Ну, скажете, братцы, не идиот? Последнее, что я помню, — что стало вдруг очень светло и что я уже не мог оторвать руку от кнопки. Больше ничего не помню. Наверняка так могло быть только оттого, что вся моя гидравлическая система с места не стронулась. Поэтому напряжение, конечно, страшно поднялось, и если уж тут ты коснулся рукой, то тебя уже не отпустит. Вот и все. Салют, старики!
— Когда Эдгар и во вторник не пришел, мы отправились к нему. На. участке была народная полиция. Когда мы сказали, кто мы, они рассказали нам, что произошло. И что в больницу нет смысла идти. Нас как громом ударило. Потом они разрешили нам войти в домишко. Первое, что я увидел, — все стены заляпаны масляной краской, особенно на кухне. Краска еще влажная была. Та же самая, какой мы кухонные панели красили. Пахло этой краской и горелой изоляцией. Кухонный стол опрокинут. Все стекла перебиты. На полу — пережженный электромотор, искореженные трубки, куски садового рукава. Мы сказали полицейским все, что знали, но объяснить ничего не могли. Заремба еще сказал, откуда Эдгар к нам пришел. И… и все.
В тот день мы уже не работали. Я всех отпустил домой. Один Заремба не ушел. Он вытащил наш старый распылитель из-под фургона. Осмотрел его и показывает мне. А там форсунки нет. Мы сразу назад на участок, где Эдгар жил. Форсунку нашли на кухне, рядом с обломком старой газопроводной трубы. Я подобрал все, что там валялось, до мелочей. И то, что было к столу привинчено. Дома я все отчистил от краски. После рождества попытался восстановить всю систему. Вместо головоломки. Ничего не вышло. Может, просто не сохранилось половины составных частей — прежде всего баллона для сжатого газа или хотя бы чего-нибудь подобного. Я собирался было опять заглянуть в домишко, но его уже сровняли с землей.
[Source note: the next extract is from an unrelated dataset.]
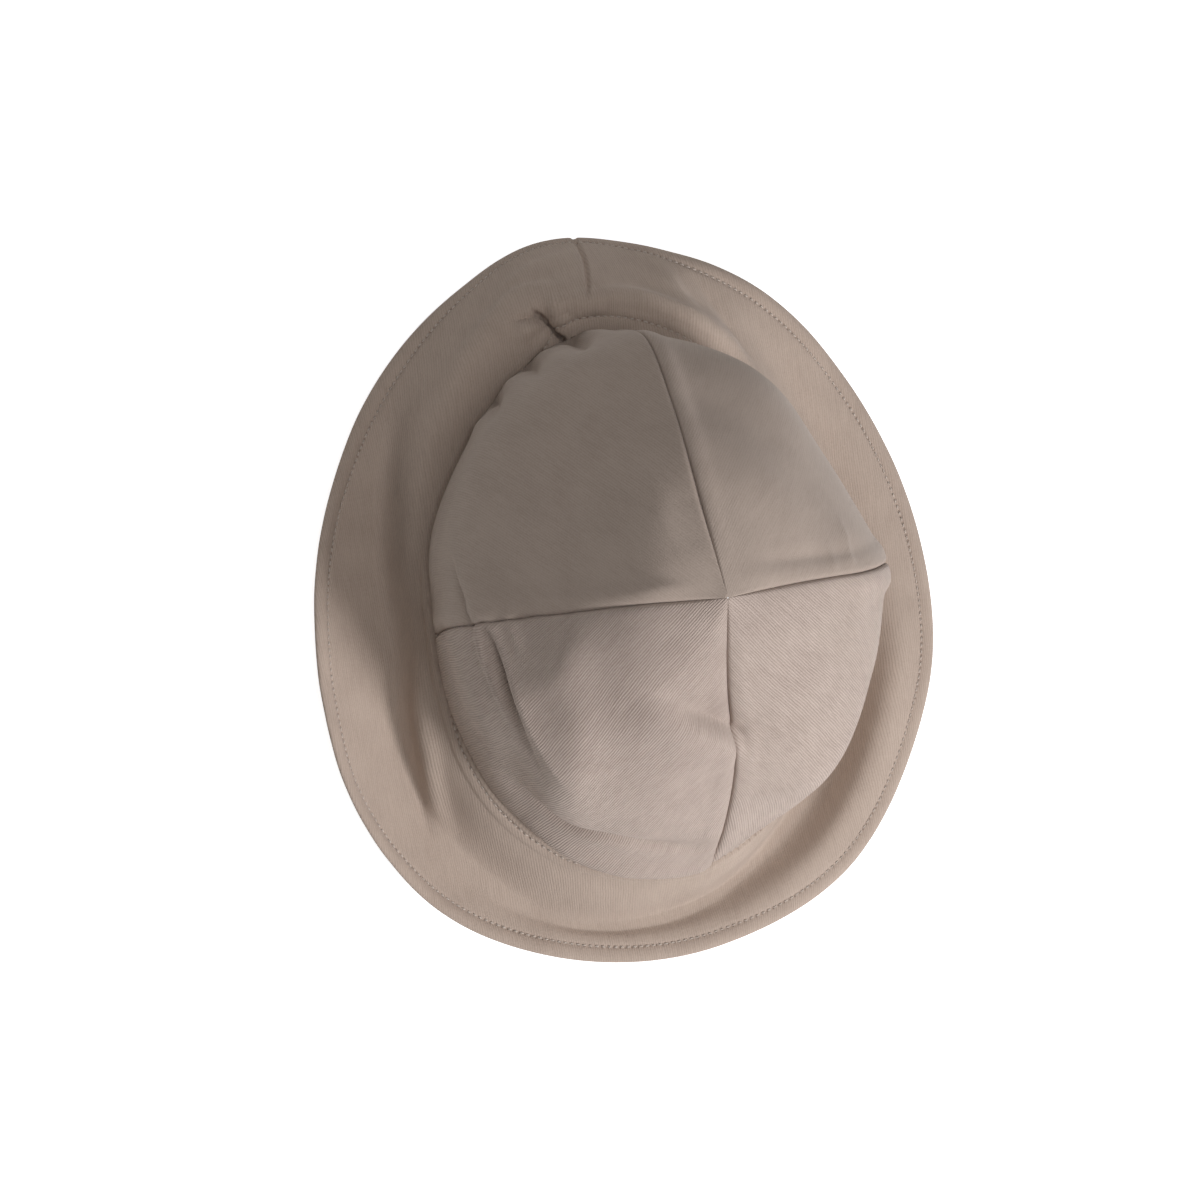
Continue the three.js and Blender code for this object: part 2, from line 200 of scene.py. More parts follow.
BRIM_FOLDS = (
    # the pleat beside the strip's rounded end, and the puckers that run into it
    Fold(3.4, 2.4, ((100.5, 1.1, 0), (99.2, 0.8, -2.6), (98, 0.46, -4.0), (97, 0.17, -3.6),
                    (96, 0, -1.6))),
    Fold(2.0, 2.0, ((106, 1.05, 0), (103, 0.92, -1.5), (100, 0.75, -1.5))),
    Fold(2.0, 2.0, ((106, 0.5, 0), (103.5, 0.6, 1.3), (101.4, 0.62, 1.2))),
    # the strip beside the crown, with the ridge outside it
    Fold(2.2, 3.2, ((95.4, 0.1, 0.8), (96.2, 0.5, 1.9), (95.6, 0.88, 2.2), (92, 0.92, 1.8),
                    (88, 0.98, 1.7), (82, 1.22, 1.8), (76, 1.28, 1.8), (70, 1.12, 1.6), (62, 0.95, 1.3),
                    (54, 1.05, 0))),
    Fold(3.4, 3.4, ((94.5, 0.45, -0.5), (88, 0.48, -0.9), (80, 0.58, -1.1), (70, 0.5, -1.0),
                    (56, 0.4, 0))),
    # the ridge left of the pleat, and the hips of the turned-down back
    Fold(4.0, 2.6, ((94, 1.35, 0.4), (99, 1.62, 1.5), (103, 1.62, 1.7), (109, 1.3, 1.6), (117, 1.12, 1.2),
                    (126, 1.0, 0))),
    Fold(6.0, 2.6, ((90, 2.75, 0.3), (95, 2.55, 1.0), (100, 2.3, 1.0), (105, 1.95, 0.3))),
    Fold(3.4, 6.0, ((74, 3.2, 0.3), (72, 2.45, 1.2), (69, 1.6, 1.6), (63, 1.2, 1.2), (56, 1.2, 0))),
    Fold(3.0, 2.6, ((69, 3.1, 0), (64, 2.4, -1.1), (59, 1.8, -1.4), (54, 1.45, -1.0), (48, 1.3, 0))),
    Fold(8, 8, ((60, 3.4, 0), (40, 3.3, 0.6), (15, 3.3, 0.4))),
    # the shelf beside the crown's left front, which drops steeply into the gutter
    Fold(3.6, 4.6, ((184, 0.95, 0.4), (193, 1.1, 1.6), (202, 1.2, 2.5), (211, 1.4, 2.9), (218, 1.7, 2.2),
                    (225, 2.0, 0))),
    # the swell outside the gutter at the front right
    Fold(6, 5, ((280, 2.9, 0), (292, 2.8, 2.2), (305, 2.75, 3.4), (320, 2.8, 3.4), (336, 2.9, 2.0),
                (350, 3.0, 0))),
)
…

Я думаю, оно и лучше, что все так кончилось. Такого провала я все равно бы не пережил. Во всяком случае, я уже почти совсем дошел до того, что начал понимать старичка Вертера, когда он не мог больше, и все. Не то чтобы я готов был добровольно отвалиться. Повеситься на первом попавшемся крючке или еще там что — это нет. Ни за что в жизни. Но в Миттенберг я бы на самом деле не вернулся. Не знаю, понятно ли вам. Это, наверно, был мой самый большой недостаток: всю жизнь я слаб на расправу был. Просто не умел переносить удары. Я, идиот, всегда хотел быть только победителем.
— И все-таки Эдгаров аппарат не дает мне покоя. Не могу отвязаться от мысли, что Эдгар тут нащупал какую-то совершенно сногсшибательную идею. Такая не каждый день в голову приходит. Во всяком случае, это не заскок. Никакой не заскок.
— А картины? Как вы думаете, можно ли разыскать хоть одну?
— Картины? Да о них уже никто и не думал. Их все краской залило. Скорее всего, их тоже сровняли с землей.
— Вы не могли бы мне описать хоть одну?
— Я в этом ничего не понимаю. Я всего лишь простой маляр. А вот Заремба считал, что они — от неплохих родителей. Да это и понятно — при таком отце.
— Я не художник. И никогда не был художником. Я физик, занимаюсь статикой. Я не видел Эдгара с тех пор, как ему исполнилось пять лет. Я ничего не знал о нем — и теперь не знаю. Шерли, этот домишко, которого уже нет, картины, которых уже нет, — и эта машина…
— Больше я вам ничего не могу рассказать. Да, мы, конечно, не должны были оставлять его одного мастерить. Не знаю, какой просчет он допустил. Судя по тому, что говорят врачи, тут было что-то с током.
***
Итак, «Новые страдания юного В.» Ульриха Пленцдорфа дочитаны. Надо полагать — с интересом. Перевернута последняя страница, но об истории, характере и судьбе Эдгара Вибо продолжаешь еще долго думать. Ловишь себя на том, что Эдгар остался в памяти не только как литературный персонаж, но как живой человек, юноша многообещавший, стремительно менявшийся, увы, мало успевший.
Пленцдорф не случайно назвал свою повесть «Новые страдания юного В.». И название, которое прямо указывает на источник, и то, как часто цитируется в повести гётевский «Вертер», выражают мысль автора: внутренние психологические проблемы этого современного молодого человека — несмотря на то, что он бредит техникой, о которой Вертер и не слыхивал, увлекается музыкой, которую Вертер посчитал бы какофонией, изъясняется на языке, которого тот попросту не понял бы, — не менее сложны и остры, чем в свое время проблемы Вертера.